3rd Edition, Chișinău, Moldova, 23-26 septembrie 2015

Slow relaxation of magnetization in a family of linear MnIIIMIIIMnIII (M = Fe, Ru, Os) compounds


Pag. 72-72

Revenco Mihail1, Secu Mihail1, Ostrovsky Sergei M.2, Reu Oleg2, Palii Andrew2, Palamarciuc Oleg1, Pedersen Kasper3, Clerac Rodolphe3, Klokishner Sophia2
 
1 State University of Moldova,
2 Institute of Applied Physics, Academy of Sciences of Moldova,
3 Centre de Recherche Paul Pascal, CNRS, Universite de Bordeaux
 
Disponibil în IBN: 9 aprilie 2019


Rezumat

The experimental and theoretical study of a family of linear trimeric [NEt4] {[Mn(L)]2[M(CN)6]} (M = Fe, Ru, Os) compounds is reported. All three complexes demonstrate slow relaxation of magnetization at low temperatures.
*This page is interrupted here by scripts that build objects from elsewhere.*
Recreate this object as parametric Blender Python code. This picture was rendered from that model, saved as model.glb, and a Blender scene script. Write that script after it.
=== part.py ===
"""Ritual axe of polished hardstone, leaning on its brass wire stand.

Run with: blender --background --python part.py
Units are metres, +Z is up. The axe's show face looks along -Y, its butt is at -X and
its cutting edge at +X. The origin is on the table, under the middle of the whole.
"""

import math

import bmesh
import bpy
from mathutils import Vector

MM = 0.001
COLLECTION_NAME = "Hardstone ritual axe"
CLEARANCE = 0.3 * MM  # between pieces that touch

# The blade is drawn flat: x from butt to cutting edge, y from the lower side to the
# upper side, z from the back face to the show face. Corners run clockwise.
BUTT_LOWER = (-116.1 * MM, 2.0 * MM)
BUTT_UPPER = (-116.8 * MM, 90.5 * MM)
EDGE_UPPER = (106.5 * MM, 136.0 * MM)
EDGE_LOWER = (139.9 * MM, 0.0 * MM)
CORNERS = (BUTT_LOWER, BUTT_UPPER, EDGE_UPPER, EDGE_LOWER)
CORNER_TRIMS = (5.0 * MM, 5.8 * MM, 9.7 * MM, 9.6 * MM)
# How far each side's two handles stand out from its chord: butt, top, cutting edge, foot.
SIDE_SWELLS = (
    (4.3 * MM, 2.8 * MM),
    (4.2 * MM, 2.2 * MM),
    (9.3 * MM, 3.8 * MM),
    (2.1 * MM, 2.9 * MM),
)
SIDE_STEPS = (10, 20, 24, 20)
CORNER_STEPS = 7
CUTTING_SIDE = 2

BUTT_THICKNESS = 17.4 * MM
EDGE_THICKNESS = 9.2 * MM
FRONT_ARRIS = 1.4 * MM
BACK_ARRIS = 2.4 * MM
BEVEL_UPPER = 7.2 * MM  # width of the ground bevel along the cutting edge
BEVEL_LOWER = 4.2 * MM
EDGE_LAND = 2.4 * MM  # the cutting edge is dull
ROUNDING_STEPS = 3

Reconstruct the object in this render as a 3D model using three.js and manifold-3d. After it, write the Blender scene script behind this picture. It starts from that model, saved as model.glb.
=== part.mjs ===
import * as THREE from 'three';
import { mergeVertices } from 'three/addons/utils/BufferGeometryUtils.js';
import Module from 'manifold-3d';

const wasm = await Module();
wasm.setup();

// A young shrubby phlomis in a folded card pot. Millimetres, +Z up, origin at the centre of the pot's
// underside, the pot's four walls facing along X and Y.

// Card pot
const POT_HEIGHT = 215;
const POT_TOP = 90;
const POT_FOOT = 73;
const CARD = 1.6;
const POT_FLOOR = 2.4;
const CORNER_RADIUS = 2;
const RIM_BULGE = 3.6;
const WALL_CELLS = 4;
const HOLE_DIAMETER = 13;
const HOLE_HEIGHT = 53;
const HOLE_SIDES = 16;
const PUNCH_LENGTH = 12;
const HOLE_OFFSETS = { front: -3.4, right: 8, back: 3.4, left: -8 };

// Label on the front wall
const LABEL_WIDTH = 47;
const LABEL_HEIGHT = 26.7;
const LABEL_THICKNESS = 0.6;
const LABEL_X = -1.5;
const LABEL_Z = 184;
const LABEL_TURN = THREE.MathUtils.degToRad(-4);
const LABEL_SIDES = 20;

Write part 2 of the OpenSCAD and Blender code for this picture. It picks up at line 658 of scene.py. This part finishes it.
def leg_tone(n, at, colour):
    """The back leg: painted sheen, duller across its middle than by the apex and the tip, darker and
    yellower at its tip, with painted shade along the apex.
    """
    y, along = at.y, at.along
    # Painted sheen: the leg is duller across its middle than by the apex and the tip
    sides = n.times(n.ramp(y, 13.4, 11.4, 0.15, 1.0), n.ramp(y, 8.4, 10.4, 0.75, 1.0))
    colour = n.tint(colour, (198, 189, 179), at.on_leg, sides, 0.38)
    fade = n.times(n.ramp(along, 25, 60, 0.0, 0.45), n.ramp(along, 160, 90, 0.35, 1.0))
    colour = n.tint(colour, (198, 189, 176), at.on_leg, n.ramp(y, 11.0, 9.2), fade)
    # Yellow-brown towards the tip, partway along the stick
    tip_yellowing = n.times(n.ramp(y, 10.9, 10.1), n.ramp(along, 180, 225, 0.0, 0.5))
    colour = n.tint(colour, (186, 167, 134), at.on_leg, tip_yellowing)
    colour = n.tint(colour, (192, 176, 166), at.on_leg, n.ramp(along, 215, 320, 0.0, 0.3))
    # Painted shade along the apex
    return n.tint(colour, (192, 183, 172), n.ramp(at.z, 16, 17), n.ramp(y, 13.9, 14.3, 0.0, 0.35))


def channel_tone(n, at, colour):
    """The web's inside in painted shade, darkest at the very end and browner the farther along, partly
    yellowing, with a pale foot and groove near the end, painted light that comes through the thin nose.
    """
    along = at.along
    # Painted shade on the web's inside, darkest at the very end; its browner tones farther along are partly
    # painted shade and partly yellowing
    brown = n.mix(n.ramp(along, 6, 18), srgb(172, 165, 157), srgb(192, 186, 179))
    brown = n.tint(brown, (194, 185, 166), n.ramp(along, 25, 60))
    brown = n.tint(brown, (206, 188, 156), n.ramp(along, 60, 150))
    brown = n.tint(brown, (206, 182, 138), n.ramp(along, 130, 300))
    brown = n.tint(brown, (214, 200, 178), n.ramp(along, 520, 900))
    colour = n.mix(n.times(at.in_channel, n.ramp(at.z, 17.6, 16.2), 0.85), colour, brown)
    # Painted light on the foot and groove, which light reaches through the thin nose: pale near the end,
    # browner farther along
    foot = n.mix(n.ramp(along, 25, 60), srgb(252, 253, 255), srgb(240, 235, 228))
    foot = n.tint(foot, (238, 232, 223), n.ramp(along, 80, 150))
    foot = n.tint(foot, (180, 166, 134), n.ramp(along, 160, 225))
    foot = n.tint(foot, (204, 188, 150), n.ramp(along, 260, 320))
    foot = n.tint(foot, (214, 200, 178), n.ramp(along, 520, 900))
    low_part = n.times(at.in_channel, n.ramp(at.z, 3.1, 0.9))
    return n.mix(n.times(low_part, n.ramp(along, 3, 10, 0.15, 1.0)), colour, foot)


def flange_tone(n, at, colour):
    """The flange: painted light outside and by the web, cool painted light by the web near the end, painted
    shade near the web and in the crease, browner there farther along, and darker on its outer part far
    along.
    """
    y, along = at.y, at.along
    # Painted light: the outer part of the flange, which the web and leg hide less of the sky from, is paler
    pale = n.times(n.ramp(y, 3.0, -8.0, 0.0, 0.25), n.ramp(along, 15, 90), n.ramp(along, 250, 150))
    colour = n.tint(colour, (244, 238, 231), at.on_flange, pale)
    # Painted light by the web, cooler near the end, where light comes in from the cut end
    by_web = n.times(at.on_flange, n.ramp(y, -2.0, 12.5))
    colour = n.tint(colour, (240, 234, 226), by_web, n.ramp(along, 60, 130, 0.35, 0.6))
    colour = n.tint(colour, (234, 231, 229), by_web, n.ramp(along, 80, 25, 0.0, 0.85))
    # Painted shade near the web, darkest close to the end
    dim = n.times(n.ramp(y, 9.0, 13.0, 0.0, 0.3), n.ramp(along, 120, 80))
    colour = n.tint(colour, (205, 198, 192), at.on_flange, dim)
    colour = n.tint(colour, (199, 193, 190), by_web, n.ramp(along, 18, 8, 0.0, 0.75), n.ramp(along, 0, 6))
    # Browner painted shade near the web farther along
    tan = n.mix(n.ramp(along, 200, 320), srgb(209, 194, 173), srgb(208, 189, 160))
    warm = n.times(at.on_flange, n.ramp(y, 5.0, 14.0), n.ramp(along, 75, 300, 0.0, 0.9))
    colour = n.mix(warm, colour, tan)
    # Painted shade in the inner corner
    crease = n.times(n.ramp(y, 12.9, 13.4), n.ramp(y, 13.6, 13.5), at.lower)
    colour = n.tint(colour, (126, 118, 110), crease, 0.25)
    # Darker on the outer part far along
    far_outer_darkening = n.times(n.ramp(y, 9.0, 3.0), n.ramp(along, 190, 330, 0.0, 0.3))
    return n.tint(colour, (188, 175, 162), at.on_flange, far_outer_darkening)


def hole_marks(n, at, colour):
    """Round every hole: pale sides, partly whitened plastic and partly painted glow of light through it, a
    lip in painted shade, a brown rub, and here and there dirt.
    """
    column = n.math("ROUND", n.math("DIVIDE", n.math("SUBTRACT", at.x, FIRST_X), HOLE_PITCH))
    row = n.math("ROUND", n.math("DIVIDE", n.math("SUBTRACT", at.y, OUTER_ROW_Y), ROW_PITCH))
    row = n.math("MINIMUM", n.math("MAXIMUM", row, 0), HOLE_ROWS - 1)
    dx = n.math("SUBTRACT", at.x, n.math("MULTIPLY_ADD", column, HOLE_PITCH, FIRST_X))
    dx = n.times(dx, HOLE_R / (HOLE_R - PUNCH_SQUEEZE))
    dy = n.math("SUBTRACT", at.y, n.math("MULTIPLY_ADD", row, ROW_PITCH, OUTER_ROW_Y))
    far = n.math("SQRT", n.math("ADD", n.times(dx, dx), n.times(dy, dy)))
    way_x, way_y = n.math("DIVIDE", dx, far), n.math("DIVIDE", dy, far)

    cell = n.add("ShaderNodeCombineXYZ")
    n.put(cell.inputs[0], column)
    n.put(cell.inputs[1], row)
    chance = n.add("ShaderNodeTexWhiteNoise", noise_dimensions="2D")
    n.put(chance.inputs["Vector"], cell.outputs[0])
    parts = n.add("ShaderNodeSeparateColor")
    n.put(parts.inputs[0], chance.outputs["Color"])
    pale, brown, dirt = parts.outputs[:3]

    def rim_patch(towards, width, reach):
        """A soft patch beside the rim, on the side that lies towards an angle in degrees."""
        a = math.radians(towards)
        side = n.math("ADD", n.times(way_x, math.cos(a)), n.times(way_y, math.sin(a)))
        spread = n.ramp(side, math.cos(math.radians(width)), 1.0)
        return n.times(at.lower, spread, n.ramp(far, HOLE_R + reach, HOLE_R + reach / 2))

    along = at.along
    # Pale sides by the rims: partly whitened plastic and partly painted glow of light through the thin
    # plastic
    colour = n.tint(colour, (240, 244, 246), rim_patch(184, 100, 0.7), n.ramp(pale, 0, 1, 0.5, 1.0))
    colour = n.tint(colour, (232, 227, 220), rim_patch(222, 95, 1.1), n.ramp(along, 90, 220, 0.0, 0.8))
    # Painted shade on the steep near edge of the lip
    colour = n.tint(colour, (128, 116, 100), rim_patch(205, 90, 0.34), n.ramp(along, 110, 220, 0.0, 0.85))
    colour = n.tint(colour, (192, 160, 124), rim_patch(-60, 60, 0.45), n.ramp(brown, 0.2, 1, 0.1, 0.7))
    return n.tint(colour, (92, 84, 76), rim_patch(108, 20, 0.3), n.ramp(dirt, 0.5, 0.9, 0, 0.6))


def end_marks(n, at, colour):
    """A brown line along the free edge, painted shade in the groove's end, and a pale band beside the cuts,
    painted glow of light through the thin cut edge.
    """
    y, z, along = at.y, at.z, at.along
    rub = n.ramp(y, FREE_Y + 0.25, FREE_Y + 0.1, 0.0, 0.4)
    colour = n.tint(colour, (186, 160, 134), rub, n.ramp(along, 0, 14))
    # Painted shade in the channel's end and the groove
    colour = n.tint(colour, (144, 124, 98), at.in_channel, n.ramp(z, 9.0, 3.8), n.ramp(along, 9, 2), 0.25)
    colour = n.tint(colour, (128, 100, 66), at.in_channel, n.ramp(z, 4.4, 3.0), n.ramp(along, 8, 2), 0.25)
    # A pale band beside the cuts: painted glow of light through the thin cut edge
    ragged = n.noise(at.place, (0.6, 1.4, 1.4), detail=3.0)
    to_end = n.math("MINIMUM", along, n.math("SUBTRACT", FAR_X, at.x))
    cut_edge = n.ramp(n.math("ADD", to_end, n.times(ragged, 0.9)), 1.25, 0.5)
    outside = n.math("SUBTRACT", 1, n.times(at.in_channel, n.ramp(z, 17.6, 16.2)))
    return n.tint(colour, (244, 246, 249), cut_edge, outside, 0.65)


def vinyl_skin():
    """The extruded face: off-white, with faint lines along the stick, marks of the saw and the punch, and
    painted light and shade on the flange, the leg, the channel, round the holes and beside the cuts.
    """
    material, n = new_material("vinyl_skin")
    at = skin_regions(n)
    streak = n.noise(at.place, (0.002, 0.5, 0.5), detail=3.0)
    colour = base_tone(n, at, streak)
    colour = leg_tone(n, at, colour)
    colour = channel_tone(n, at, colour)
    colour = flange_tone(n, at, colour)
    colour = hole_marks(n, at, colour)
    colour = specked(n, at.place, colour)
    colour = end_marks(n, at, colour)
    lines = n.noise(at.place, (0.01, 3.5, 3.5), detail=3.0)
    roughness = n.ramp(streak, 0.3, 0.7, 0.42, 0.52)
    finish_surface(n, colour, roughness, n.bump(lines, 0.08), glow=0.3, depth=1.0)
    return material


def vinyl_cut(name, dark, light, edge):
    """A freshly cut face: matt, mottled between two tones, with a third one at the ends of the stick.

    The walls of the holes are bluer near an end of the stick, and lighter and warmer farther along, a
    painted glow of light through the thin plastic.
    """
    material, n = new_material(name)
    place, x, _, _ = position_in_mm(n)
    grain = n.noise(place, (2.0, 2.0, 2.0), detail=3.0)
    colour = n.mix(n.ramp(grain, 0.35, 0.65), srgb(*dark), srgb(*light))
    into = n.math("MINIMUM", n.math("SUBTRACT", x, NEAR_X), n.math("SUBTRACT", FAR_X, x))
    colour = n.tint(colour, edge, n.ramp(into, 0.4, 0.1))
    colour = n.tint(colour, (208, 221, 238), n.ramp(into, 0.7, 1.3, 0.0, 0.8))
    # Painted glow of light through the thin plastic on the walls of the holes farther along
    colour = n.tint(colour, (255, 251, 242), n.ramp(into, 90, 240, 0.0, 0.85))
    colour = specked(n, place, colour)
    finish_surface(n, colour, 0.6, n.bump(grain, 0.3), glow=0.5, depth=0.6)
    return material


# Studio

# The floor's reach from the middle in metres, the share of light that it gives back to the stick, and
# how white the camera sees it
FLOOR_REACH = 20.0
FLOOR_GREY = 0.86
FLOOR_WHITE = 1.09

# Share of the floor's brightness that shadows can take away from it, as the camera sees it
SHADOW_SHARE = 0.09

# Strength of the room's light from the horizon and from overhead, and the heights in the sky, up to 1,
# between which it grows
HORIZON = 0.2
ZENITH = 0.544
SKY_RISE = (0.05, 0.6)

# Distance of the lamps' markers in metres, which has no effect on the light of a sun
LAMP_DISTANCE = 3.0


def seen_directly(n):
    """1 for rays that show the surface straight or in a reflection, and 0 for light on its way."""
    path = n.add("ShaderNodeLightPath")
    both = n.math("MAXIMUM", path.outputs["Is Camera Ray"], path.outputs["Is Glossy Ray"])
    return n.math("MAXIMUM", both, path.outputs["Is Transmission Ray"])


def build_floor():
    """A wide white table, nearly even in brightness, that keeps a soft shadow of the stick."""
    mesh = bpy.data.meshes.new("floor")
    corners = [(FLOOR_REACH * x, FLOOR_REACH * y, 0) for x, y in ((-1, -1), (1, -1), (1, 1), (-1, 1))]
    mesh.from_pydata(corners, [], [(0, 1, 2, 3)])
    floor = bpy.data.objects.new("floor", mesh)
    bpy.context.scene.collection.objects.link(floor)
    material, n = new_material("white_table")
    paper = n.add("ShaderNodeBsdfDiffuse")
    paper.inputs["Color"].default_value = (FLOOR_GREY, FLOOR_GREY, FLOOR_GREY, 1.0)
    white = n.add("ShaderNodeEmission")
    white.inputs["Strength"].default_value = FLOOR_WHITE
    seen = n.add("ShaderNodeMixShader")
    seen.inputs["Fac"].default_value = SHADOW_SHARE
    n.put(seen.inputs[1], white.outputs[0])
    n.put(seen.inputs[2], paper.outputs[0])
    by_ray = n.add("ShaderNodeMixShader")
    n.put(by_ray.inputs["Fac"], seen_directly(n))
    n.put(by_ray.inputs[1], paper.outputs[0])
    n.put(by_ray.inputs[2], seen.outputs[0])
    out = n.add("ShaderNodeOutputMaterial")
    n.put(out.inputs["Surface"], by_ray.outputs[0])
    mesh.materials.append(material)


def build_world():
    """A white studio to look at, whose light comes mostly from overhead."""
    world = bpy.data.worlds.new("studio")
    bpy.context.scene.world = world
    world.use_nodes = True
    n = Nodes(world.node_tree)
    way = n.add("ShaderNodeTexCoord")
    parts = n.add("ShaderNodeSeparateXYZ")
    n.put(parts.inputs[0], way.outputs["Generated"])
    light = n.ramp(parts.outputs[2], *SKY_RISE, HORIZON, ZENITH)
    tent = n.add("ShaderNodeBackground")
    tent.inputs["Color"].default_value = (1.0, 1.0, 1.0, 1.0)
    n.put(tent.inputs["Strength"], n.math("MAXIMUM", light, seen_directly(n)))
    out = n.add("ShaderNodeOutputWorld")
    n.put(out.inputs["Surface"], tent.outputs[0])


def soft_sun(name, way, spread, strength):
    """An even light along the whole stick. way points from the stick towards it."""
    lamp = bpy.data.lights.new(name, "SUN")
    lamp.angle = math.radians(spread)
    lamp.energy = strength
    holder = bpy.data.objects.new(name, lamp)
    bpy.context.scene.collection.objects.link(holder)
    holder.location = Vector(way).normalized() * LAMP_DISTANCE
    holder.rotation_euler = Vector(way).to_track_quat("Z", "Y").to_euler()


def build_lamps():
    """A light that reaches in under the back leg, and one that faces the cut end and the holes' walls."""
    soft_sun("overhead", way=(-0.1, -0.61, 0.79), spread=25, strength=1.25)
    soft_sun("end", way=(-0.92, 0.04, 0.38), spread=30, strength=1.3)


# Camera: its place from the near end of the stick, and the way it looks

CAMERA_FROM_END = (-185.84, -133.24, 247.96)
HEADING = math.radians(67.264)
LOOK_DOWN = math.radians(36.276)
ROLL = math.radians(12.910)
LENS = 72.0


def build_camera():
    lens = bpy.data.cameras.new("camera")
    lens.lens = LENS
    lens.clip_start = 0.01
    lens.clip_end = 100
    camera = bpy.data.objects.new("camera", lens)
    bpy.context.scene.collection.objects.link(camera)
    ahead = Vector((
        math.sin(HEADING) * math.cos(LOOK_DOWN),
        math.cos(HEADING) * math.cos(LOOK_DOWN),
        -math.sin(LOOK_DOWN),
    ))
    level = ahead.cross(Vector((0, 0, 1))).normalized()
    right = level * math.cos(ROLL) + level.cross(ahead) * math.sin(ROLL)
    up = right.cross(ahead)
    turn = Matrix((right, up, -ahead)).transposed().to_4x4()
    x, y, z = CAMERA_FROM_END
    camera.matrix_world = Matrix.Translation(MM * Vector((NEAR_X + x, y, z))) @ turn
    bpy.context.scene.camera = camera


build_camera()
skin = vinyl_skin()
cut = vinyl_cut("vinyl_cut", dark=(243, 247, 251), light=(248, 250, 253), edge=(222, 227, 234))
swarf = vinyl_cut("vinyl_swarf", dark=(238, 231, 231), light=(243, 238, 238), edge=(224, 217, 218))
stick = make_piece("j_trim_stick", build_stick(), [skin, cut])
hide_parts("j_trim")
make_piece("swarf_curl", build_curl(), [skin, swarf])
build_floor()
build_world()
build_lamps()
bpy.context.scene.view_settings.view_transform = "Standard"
The theoretical model for the explanation of the magnetic behavior (the magnetic susceptibility as a function of temperature and magnetization as a function of the applied magnetic field) includes the spin-orbital interaction acting within the ground 2T1 multiplet of the FeIII, RuIII or OsIII ion, the axial crystal field that splits this multiplet into an orbital singlet and orbital doublet, the zero-field splitting for the MnIII ions, the isotropic exchange interaction in the M-Mn pairs as well as the intercluster interaction taken within the mean field approximation. The proposed model provides a good agreement between the observed and calculated magnetic behavior. The low-lying energy levels form the energy barriers for magnetization reversal for all examined compounds. The calculated heights of these barriers are close to the observed ones.